> _WHAT YOU HAVE TO DO_:
Using the data below, return the stretch from the line that contains "obj.matrix_parent_inverse = Matrix.Identity(4)" through the line that contains "obj.data.transform(world)", both included, exactly as it stands and nothing beyond it.

— Begin DATA LINES —

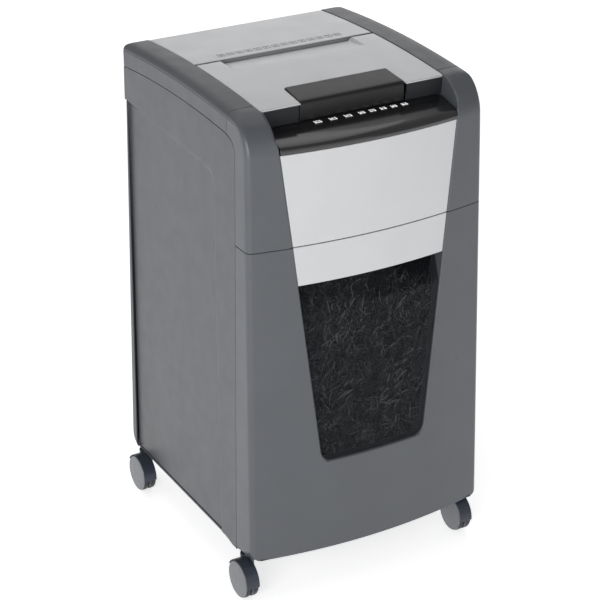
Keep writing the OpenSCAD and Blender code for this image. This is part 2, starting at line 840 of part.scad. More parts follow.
module bin_front() {
    color("#55585c") difference() {
        union() {
            intersection() {
                difference() {
                    block(bottom_z, split_z - gap, 0);
                    intersection() {
                        block(bottom_z + wall, split_z + 1, wall);
                        along_y(-240, -100) offset(delta = -wall) chin_shape();
                    }
                }
                along_y(-240, post_y - gap) chin_shape();
            }
            intersection() {
                block(bottom_z, split_z - gap, 0.5);
                along_y(-240, -164) difference() {
                    insert_shape(window_z - 3, split_z - gap, 2.5);
                    insert_shape(window_z, split_z + 5, 0);
                }
            }
        }
        along_y(-240, -150) difference() {
            insert_shape(window_z, split_z + 5, 0);
            for (s = [-1, 1]) translate([s * insert_at(window_z), window_z]) difference() {
                circle(r = 16);
                translate([-s * 16, 16]) circle(r = 16, $fn = 40);
            }
        }
    }
}

module bin_strip() {
    color("#c4c6c8") {
        intersection() {
            difference() {
                block(strip_z, split_z - gap, 2);
                block(strip_z - 1, split_z + 1, 4.5);
            }
            along_y(-240, -150) insert_shape(strip_z, split_z - gap, -0.4);
        }
        intersection() {
            block(split_z - 4, split_z - gap, 4.4);
            along_y(-240, -178) insert_shape(split_z - 3, split_z - gap, -0.4);
        }
    }
}

module bin_window() {
    color("#20242a") intersection() {
        union() {
            difference() {
                block(window_z, lean_z, 3.2);
                block(window_z - 1, lean_z + 0.01, 5.7);
            }
            difference() {
                block(lean_z, 497, 3.2, 0, finger_depth);
                block(lean_z - 0.01, 497.5, 5.7, 0, finger_depth);
            }
            difference() {
                block(496.9, split_z - 4.5, 3.2, finger_depth, finger_depth);
                block(496, split_z, 5.7, finger_depth, finger_depth);
            }
        }
        along_y(-240, -150) difference() {
            insert_shape(window_z + 0.4, split_z - 4.5, -0.4);
            for (s = [-1, 1]) translate([s * insert_at(window_z), window_z]) difference() {
                circle(r = 16.8);
                translate([-s * 16, 16]) circle(r = 15.6, $fn = 40);
            }
        }
    }
}

module bin_tub() {
    color("#26282b") difference() {
        translate([-tub_half, tub_front, 72]) cube([2 * tub_half, tub_rear - tub_front, 450]);
        translate([-tub_half + 2.5, tub_front + 2.5, tub_bottom + 0.5])
            cube([2 * tub_half - 5, tub_rear - tub_front - 5, 460]);
        translate([-122, tub_front - 1, 120]) cube([244, 10, 460]);
    }
}

// caster parts in place: the stem is at the origin of the children
module caster_at(x, y, turn = caster_turn) {
    translate([x, y, 0]) rotate([0, 0, turn]) children();
}

// the same, moved on to the middle of the wheel pair
module at_axle() {
    translate([-side_shift, -trail, axle_z]) rotate([0, 90, 0]) children();
}

module caster_hood() {
    space = hood_r - 1.2;
    x = pair_w / 2;
    color("#26292e") difference() {
        union() {
            difference() {
                at_axle() cylinder(h = pair_w, r = hood_r, center = true);
                at_axle() cylinder(h = pair_w + 2, r = space, center = true);
                translate([-50, -trail - 50, -10]) cube([100, 100, axle_z + 8]);
                translate([-50, 6 - trail, -10]) cube([100, 60, axle_z + 24]);
            }
            at_axle() cylinder(h = 2 * web_half, r = space + 0.2, center = true);
            translate([0, 0, axle_z]) cylinder(h = hood_r, r = 10.5);
        }
        translate([-50, -trail - 50, -10]) cube([100, 100, 14]);
        at_axle() cylinder(h = 60, r = axle_r + 0.06, center = true);
        translate([0, 0, stem_z]) cylinder(h = 40, r = stem_r + 0.02);
        for (s = [0, 1]) at_axle() mirror([0, 0, s]) translate([0, 0, web_half])
            cylinder(h = x + 0.3 - web_half, r = space);
    }
}

module caster_stem() {
    color("#b9bcc0") translate([0, 0, stem_z]) cylinder(h = 61.5 - stem_z, r = stem_r);
}

module caster_wheels() {
    w = pair_w / 2 - wheel_in;
    color("#7b7e82") at_axle() {
        for (s = [0, 1]) mirror([0, 0, s]) translate([0, 0, wheel_in]) rotate_extrude()
            polygon([[0, 0], [wheel_d / 2 - 1, 0], [wheel_d / 2, 1], [wheel_d / 2, w - 2],
                [wheel_d / 2 - 2, w - 0.3], [8, w], [0, w]]);
        cylinder(h = 2 * wheel_in + 2, r = axle_r, center = true);
    }
}

module hood_fl() { caster_at(-stem_x, stem_front) caster_hood(); }
module stem_fl() { caster_at(-stem_x, stem_front) caster_stem(); }
module wheels_fl() { caster_at(-stem_x, stem_front) caster_wheels(); }
module hood_fr() { caster_at(stem_x, stem_front) caster_hood(); }
module stem_fr() { caster_at(stem_x, stem_front) caster_stem(); }
module wheels_fr() { caster_at(stem_x, stem_front) caster_wheels(); }
module hood_rl() { caster_at(-stem_x, stem_rear) caster_hood(); }
module stem_rl() { caster_at(-stem_x, stem_rear) caster_stem(); }
module wheels_rl() { caster_at(-stem_x, stem_rear) caster_wheels(); }
module hood_rr() { caster_at(stem_x, stem_rear, rear_turn) caster_hood(); }
module stem_rr() { caster_at(stem_x, stem_rear, rear_turn) caster_stem(); }
module wheels_rr() { caster_at(stem_x, stem_rear, rear_turn) caster_wheels(); }

base();
side_left();
side_right();
rear_panel();
head_rear();
trim_left();
trim_right();
post_left();
post_right();
front_panel();
control_panel();
touch_keys();
indicators();
rear_cover();
feed_tray();
deck();
plate_left();
plate_right();
tie_rods();
bearings();
strippers();
motor();
control_board();
power_board();
mains_inlet();
switch_frame();
interlock();
bin_rails();
frame_screws();
lid_panel();
lid_liner();
handle();
hinge_pins();
press_plate();
press_springs();
bin_front();
bin_strip();
bin_window();
bin_tub();
cutter_front();
cutter_rear();
gear_front();
gear_rear();
motor_shaft();
roller_shaft();
rollers();
roller_gear();
rocker();
hood_fl();
stem_fl();
wheels_fl();
hood_fr();
stem_fr();
wheels_fr();
hood_rl();
stem_rl();
wheels_rl();
hood_rr();
stem_rr();
wheels_rr();
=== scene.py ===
"""Visual model of a paper shredder on casters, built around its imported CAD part."""
import json
import math
import random

import bpy
import numpy as np
from mathutils import Matrix, Vector


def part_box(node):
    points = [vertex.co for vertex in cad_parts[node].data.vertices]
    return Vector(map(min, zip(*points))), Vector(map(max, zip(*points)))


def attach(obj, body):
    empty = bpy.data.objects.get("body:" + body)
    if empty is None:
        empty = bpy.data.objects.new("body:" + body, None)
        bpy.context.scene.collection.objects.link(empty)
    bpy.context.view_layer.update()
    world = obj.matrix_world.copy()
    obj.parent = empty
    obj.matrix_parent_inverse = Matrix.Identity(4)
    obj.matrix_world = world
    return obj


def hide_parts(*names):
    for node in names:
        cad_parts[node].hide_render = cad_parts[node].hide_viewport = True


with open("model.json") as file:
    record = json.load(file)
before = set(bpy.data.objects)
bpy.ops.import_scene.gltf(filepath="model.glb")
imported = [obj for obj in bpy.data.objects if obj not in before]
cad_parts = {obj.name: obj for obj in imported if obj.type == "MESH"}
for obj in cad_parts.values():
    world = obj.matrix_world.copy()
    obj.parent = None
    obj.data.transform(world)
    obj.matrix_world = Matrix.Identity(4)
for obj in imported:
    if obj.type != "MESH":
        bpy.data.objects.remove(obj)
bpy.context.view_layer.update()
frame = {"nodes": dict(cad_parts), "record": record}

MM = 0.001


# ---- measures, in mm
def lo(node, axis):
    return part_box(node)[0][axis] / MM


def hi(node, axis):
    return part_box(node)[1][axis] / MM


def mid(node, axis):
    return (lo(node, axis) + hi(node, axis)) / 2


X, Y, Z = 0, 1, 2
GAP = 0.3  # half of every seam
SPLIT = lo("post_right", Z) - GAP  # height of the split between head and bin front
BOTTOM = lo("bin_front", Z)  # underside of the bin front
HALF = hi("post_right", X)  # half width at the split
JOG = lo("head_rear", Z) - GAP  # lower edge of the rear wall of the head
REAR = hi("head_rear", Y)  # rear face of the head
TOP = hi("trim_left", Z)  # peak of the arched trims
LID_TOP = TOP - 0.6  # peak of the silver lid and cover
ARCH_Y, ARCH_R = 28.0, 2050.0  # peak and radius of the arch, seen from the side
PANEL_TOP = hi("front_panel", Z)  # top of the silver front panel
STRIP = lo("bin_strip", Z)  # lower edge of the pull strip
WINDOW = lo("bin_window", Z) - 0.4  # lower edge of the window opening
SEAM_Y = hi("bin_front", Y) + GAP  # side seam between front parts and side panels
TRIM_Y = lo("trim_right", Y) - GAP  # front end of the side trims
LID_FRONT = lo("lid_panel", Y)
LID_REAR = hi("lid_panel", Y)
COVER_FRONT = lo("rear_cover", Y)
COVER_REAR = hi("rear_cover", Y)
LID_X = hi("rear_cover", X) + GAP  # half width of the silver top
INSERT = 125.6  # half width of the front insert at the split
SLOPE = 0.117  # widening of the insert for each mm of height
SIDE_DRAFT, FRONT_DRAFT = 0.012, 0.028  # spread of the faces for each mm towards the floor
BOW_R = 862.0  # radius of the bowed front in plan
CORNER = 10.0  # radius of the front corners in plan
ROLL = 48.0  # radius of the rolled front, before the arch is laid on
ROLL_Z = TOP - ROLL
FRONT = -199.8  # front face at the split, in the middle
EMBOSS, EMBOSS_SOFT = 5.0, 4.5  # depth of the side panels' field, half its soft edge
CHIN_R = 15.0  # radius of the lower corners of the bin front
REAR_R = 1.6  # radius of the rear corners in plan
REAR_LAP = REAR - 8.7  # where the rear walls start on the sides
HEEL = 22.0  # radius of the lower rear corners, seen from the side
WINDOW_R = 16.0  # radius of the lower corners of the window
TINY = 1e-9  # least length that is divided by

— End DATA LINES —

> _CORRECT OUTPUT_:
    obj.matrix_parent_inverse = Matrix.Identity(4)
    obj.matrix_world = world
    return obj


def hide_parts(*names):
    for node in names:
        cad_parts[node].hide_render = cad_parts[node].hide_viewport = True


with open("model.json") as file:
    record = json.load(file)
before = set(bpy.data.objects)
bpy.ops.import_scene.gltf(filepath="model.glb")
imported = [obj for obj in bpy.data.objects if obj not in before]
cad_parts = {obj.name: obj for obj in imported if obj.type == "MESH"}
for obj in cad_parts.values():
    world = obj.matrix_world.copy()
    obj.parent = None
    obj.data.transform(world)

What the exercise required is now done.